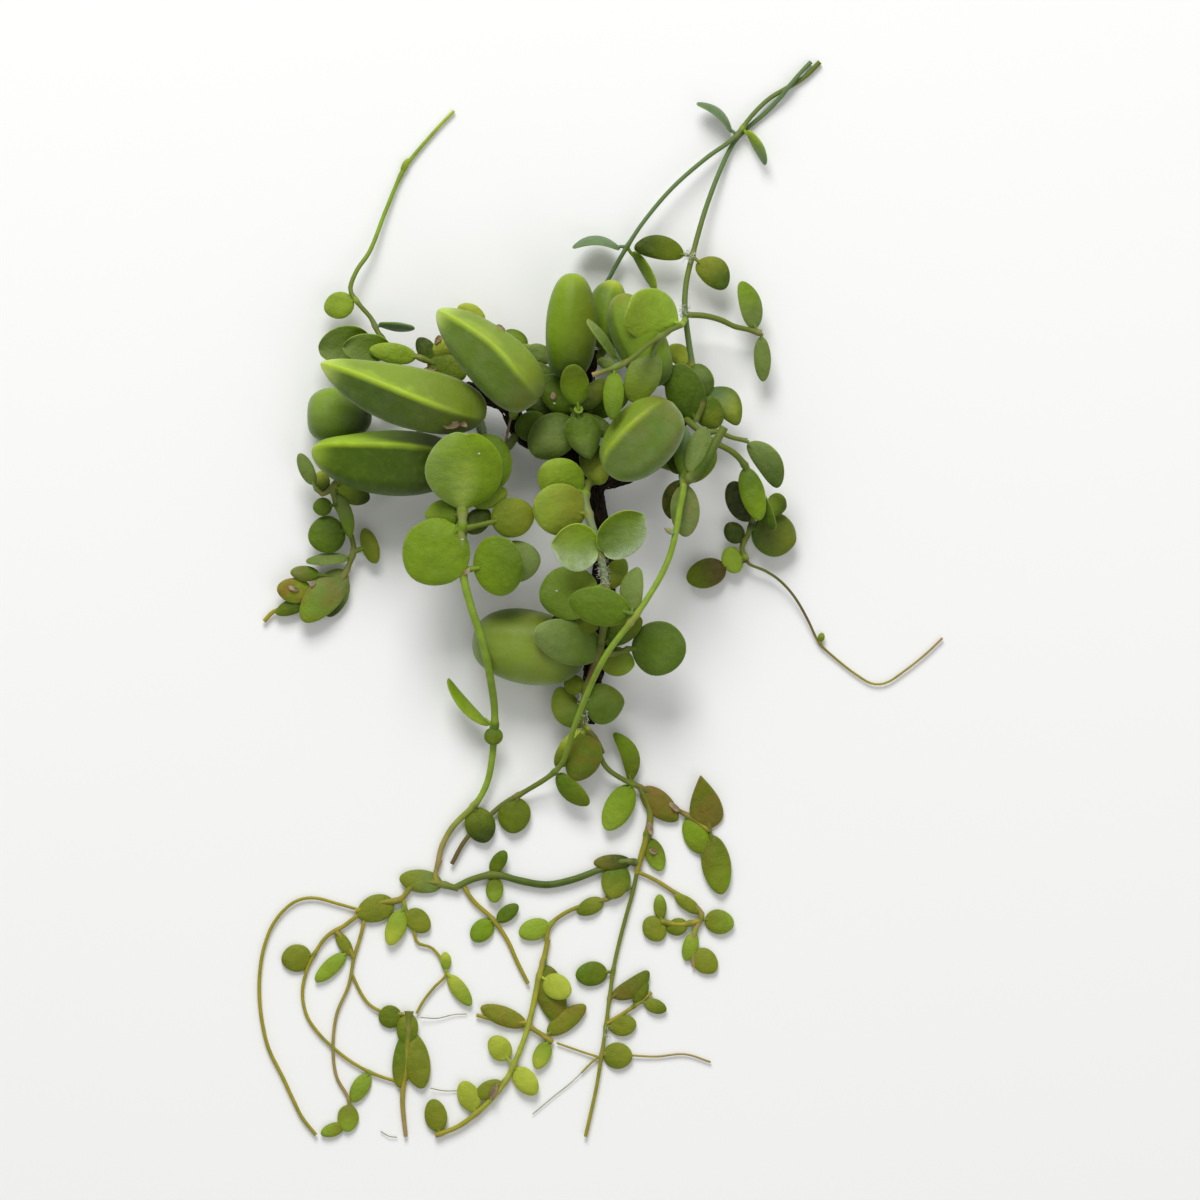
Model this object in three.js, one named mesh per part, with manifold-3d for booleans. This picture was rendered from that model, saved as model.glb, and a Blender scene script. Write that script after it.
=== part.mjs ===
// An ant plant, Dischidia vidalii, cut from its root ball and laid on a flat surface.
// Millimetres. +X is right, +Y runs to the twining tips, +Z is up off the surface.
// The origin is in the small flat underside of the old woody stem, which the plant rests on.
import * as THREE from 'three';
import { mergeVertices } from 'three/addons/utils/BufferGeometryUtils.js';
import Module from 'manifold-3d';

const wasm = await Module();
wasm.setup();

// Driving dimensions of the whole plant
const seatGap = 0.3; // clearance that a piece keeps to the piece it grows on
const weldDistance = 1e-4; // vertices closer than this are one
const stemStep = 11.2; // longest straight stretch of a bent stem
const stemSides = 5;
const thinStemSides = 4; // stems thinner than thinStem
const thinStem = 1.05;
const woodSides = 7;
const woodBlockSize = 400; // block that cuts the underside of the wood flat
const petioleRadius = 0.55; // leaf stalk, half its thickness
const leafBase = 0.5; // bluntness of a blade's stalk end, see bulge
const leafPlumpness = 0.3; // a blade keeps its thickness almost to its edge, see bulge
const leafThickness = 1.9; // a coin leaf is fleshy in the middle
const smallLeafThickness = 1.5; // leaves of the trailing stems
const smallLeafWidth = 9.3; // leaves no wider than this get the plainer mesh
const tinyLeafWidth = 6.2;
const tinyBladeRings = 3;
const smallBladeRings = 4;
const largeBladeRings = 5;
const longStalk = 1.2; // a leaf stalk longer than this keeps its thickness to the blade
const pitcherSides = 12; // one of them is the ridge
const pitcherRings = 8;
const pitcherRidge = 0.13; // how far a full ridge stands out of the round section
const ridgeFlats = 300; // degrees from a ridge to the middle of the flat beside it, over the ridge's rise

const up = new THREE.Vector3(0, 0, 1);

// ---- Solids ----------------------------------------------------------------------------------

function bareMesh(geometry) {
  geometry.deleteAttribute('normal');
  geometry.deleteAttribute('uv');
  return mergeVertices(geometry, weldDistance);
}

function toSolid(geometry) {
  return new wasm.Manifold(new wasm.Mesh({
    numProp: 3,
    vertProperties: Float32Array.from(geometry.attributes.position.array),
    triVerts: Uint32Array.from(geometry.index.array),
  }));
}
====
[Work to do]: Copy out the data shown above without altering anything.

[Reply]:
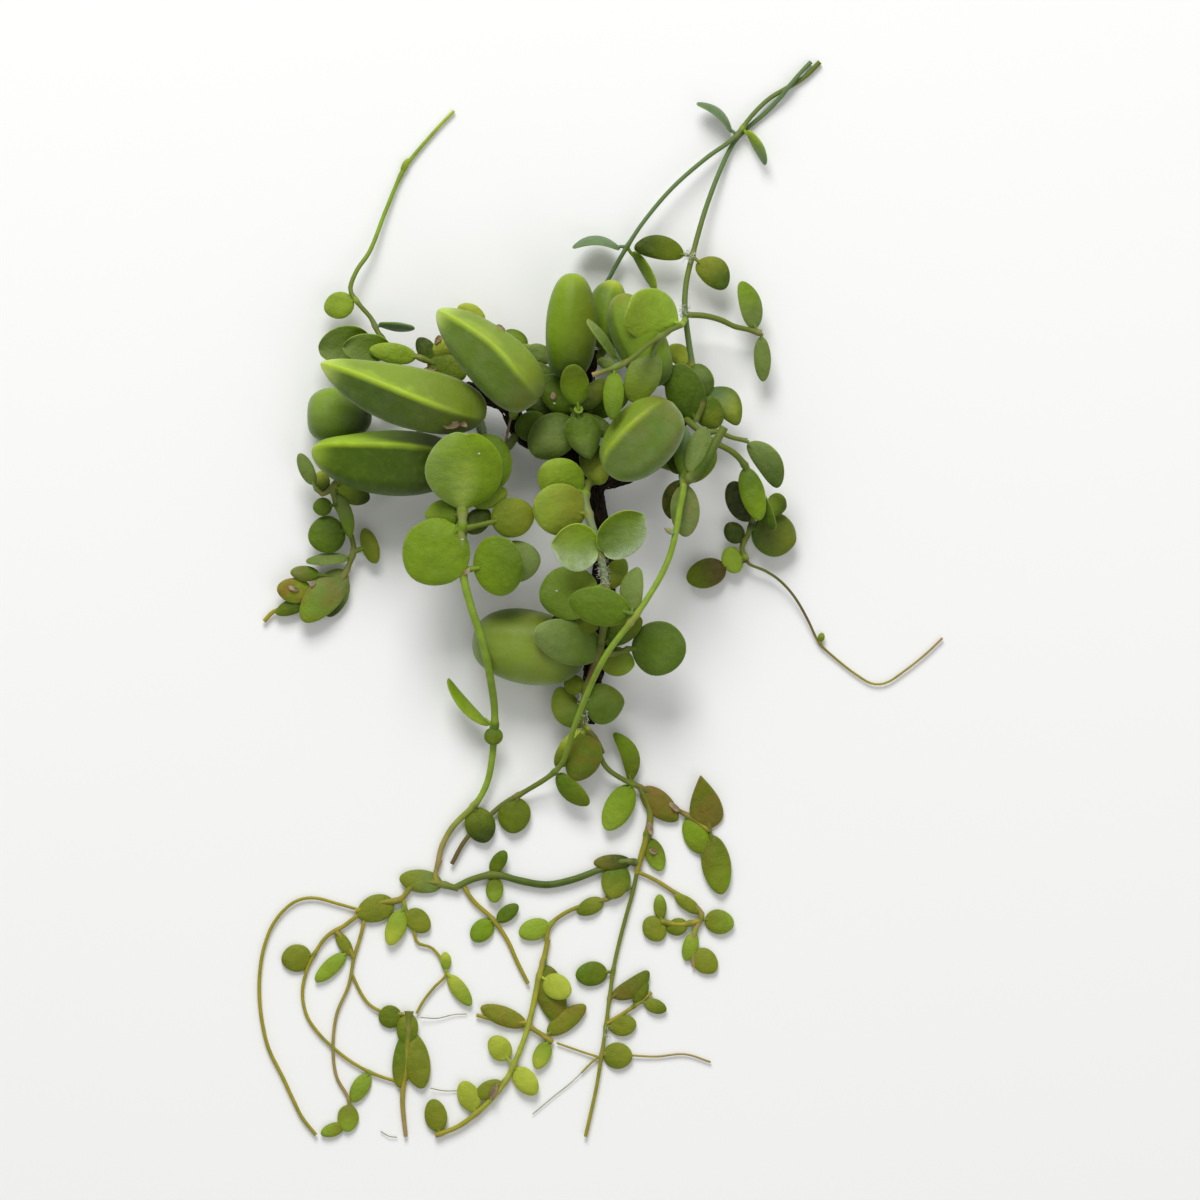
Model this object in three.js, one named mesh per part, with manifold-3d for booleans. This picture was rendered from that model, saved as model.glb, and a Blender scene script. Write that script after it.
=== part.mjs ===
// An ant plant, Dischidia vidalii, cut from its root ball and laid on a flat surface.
// Millimetres. +X is right, +Y runs to the twining tips, +Z is up off the surface.
// The origin is in the small flat underside of the old woody stem, which the plant rests on.
import * as THREE from 'three';
import { mergeVertices } from 'three/addons/utils/BufferGeometryUtils.js';
import Module from 'manifold-3d';

const wasm = await Module();
wasm.setup();

// Driving dimensions of the whole plant
const seatGap = 0.3; // clearance that a piece keeps to the piece it grows on
const weldDistance = 1e-4; // vertices closer than this are one
const stemStep = 11.2; // longest straight stretch of a bent stem
const stemSides = 5;
const thinStemSides = 4; // stems thinner than thinStem
const thinStem = 1.05;
const woodSides = 7;
const woodBlockSize = 400; // block that cuts the underside of the wood flat
const petioleRadius = 0.55; // leaf stalk, half its thickness
const leafBase = 0.5; // bluntness of a blade's stalk end, see bulge
const leafPlumpness = 0.3; // a blade keeps its thickness almost to its edge, see bulge
const leafThickness = 1.9; // a coin leaf is fleshy in the middle
const smallLeafThickness = 1.5; // leaves of the trailing stems
const smallLeafWidth = 9.3; // leaves no wider than this get the plainer mesh
const tinyLeafWidth = 6.2;
const tinyBladeRings = 3;
const smallBladeRings = 4;
const largeBladeRings = 5;
const longStalk = 1.2; // a leaf stalk longer than this keeps its thickness to the blade
const pitcherSides = 12; // one of them is the ridge
const pitcherRings = 8;
const pitcherRidge = 0.13; // how far a full ridge stands out of the round section
const ridgeFlats = 300; // degrees from a ridge to the middle of the flat beside it, over the ridge's rise

const up = new THREE.Vector3(0, 0, 1);

// ---- Solids ----------------------------------------------------------------------------------

function bareMesh(geometry) {
  geometry.deleteAttribute('normal');
  geometry.deleteAttribute('uv');
  return mergeVertices(geometry, weldDistance);
}

function toSolid(geometry) {
  return new wasm.Manifold(new wasm.Mesh({
    numProp: 3,
    vertProperties: Float32Array.from(geometry.attributes.position.array),
    triVerts: Uint32Array.from(geometry.index.array),
  }));
}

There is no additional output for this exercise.